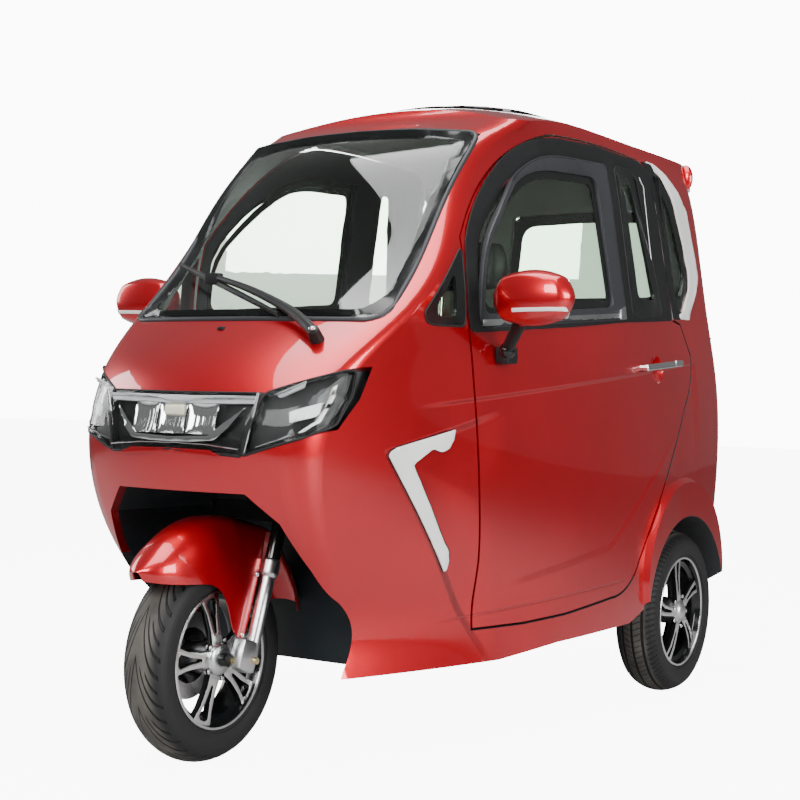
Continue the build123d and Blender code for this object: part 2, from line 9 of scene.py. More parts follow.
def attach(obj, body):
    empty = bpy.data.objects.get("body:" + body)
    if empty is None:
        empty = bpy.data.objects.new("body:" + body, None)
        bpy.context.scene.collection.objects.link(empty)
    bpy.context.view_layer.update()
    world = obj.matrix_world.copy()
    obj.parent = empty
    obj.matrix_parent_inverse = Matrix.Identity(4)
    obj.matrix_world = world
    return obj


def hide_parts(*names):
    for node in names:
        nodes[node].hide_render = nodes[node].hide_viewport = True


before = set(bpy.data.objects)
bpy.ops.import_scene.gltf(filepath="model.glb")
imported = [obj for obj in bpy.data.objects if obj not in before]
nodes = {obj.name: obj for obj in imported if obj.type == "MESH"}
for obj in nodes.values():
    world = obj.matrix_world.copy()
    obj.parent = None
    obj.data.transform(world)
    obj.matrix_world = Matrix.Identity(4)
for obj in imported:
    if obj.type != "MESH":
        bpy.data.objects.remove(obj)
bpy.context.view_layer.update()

# Camera
# It stands to the front left of the tricycle, a little above half its height,
# with a long lens and a slight tilt of the picture, as the photograph was taken.


def placed(name, data):
    """New object of the scene from its data."""
    item = bpy.data.objects.new(name, data)
    bpy.context.scene.collection.objects.link(item)
    return item


view_turn = math.radians(32.15)
view_drop = math.radians(0.07)
view_roll = math.radians(1.57)
camera_place = Vector((2.4017, -3.8959, 0.8652))
camera_data = bpy.data.cameras.new("camera")
camera_data.lens = 72.8
camera_data.sensor_width = 36.0
camera = placed("camera", camera_data)
forward = Vector((
    -math.sin(view_turn) * math.cos(view_drop),
    math.cos(view_turn) * math.cos(view_drop),
    -math.sin(view_drop),
))
level_right = Vector((math.cos(view_turn), math.sin(view_turn), 0.0))
level_up = level_right.cross(forward)
right = level_right * math.cos(view_roll) + level_up * math.sin(view_roll)
up = level_up * math.cos(view_roll) - level_right * math.sin(view_roll)
camera.matrix_world = Matrix((
    (right.x, up.x, -forward.x, camera_place.x),
    (right.y, up.y, -forward.y, camera_place.y),
    (right.z, up.z, -forward.z, camera_place.z),
    (0.0, 0.0, 0.0, 1.0),
))
bpy.context.scene.camera = camera

# Floor and studio light
# The floor is one plain pale sheet. The light is a soft grey sky that shows white behind
# the tricycle, with large soft panels above, to its left, in front and behind.
floor_glow = 9.0
sky_in_paint = 0.18
sky_seen = 11.0
sky_through_glass = 0.17


def calculator(tree):
    """Returns a function that adds one math node and gives its result socket."""
    def calc(operation, first, second=None, third=None):
        node = tree.nodes.new("ShaderNodeMath")
        node.operation = operation
        for socket, value in zip(node.inputs, (first, second, third)):
            if value is None:
                continue
            if isinstance(value, (int, float)):
                socket.default_value = value
            else:
                tree.links.new(value, socket)
        return node.outputs[0]
    return calc


def finish_of(material):
    """Inputs of a material's surface."""
    return material.node_tree.nodes["Principled BSDF"].inputs


def new_material(name, colour, roughness, metallic=0.0):
    material = bpy.data.materials.new(name)
    material.use_nodes = True
    finish = finish_of(material)
    finish["Base Color"].default_value = (*colour, 1)
    finish["Roughness"].default_value = roughness
    finish["Metallic"].default_value = metallic
    return material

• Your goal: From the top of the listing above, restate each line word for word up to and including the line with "obj.parent = empty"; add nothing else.

• Reply:
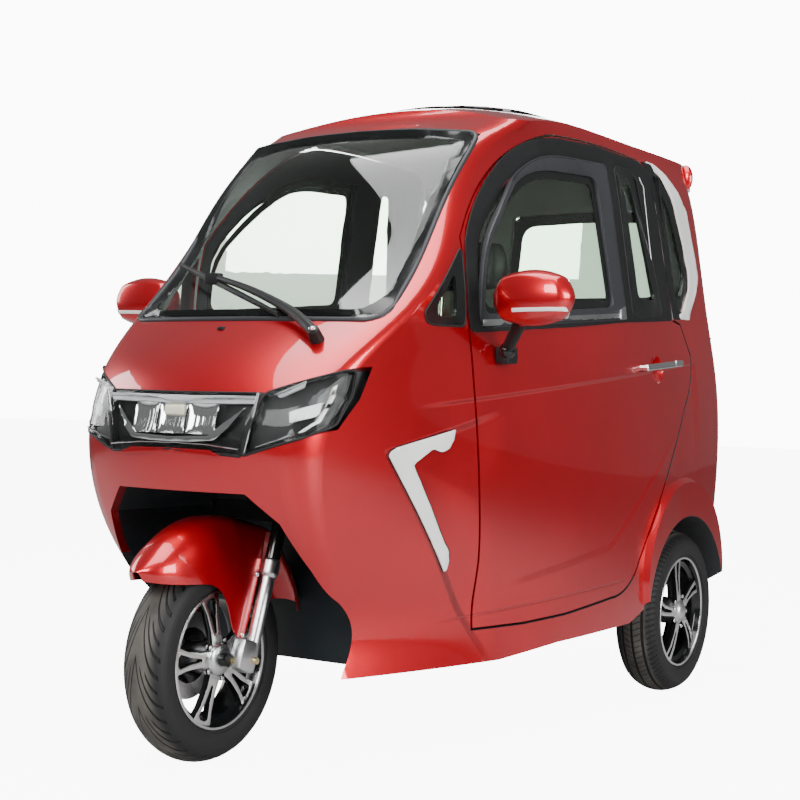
Continue the build123d and Blender code for this object: part 2, from line 9 of scene.py. More parts follow.
def attach(obj, body):
    empty = bpy.data.objects.get("body:" + body)
    if empty is None:
        empty = bpy.data.objects.new("body:" + body, None)
        bpy.context.scene.collection.objects.link(empty)
    bpy.context.view_layer.update()
    world = obj.matrix_world.copy()
    obj.parent = empty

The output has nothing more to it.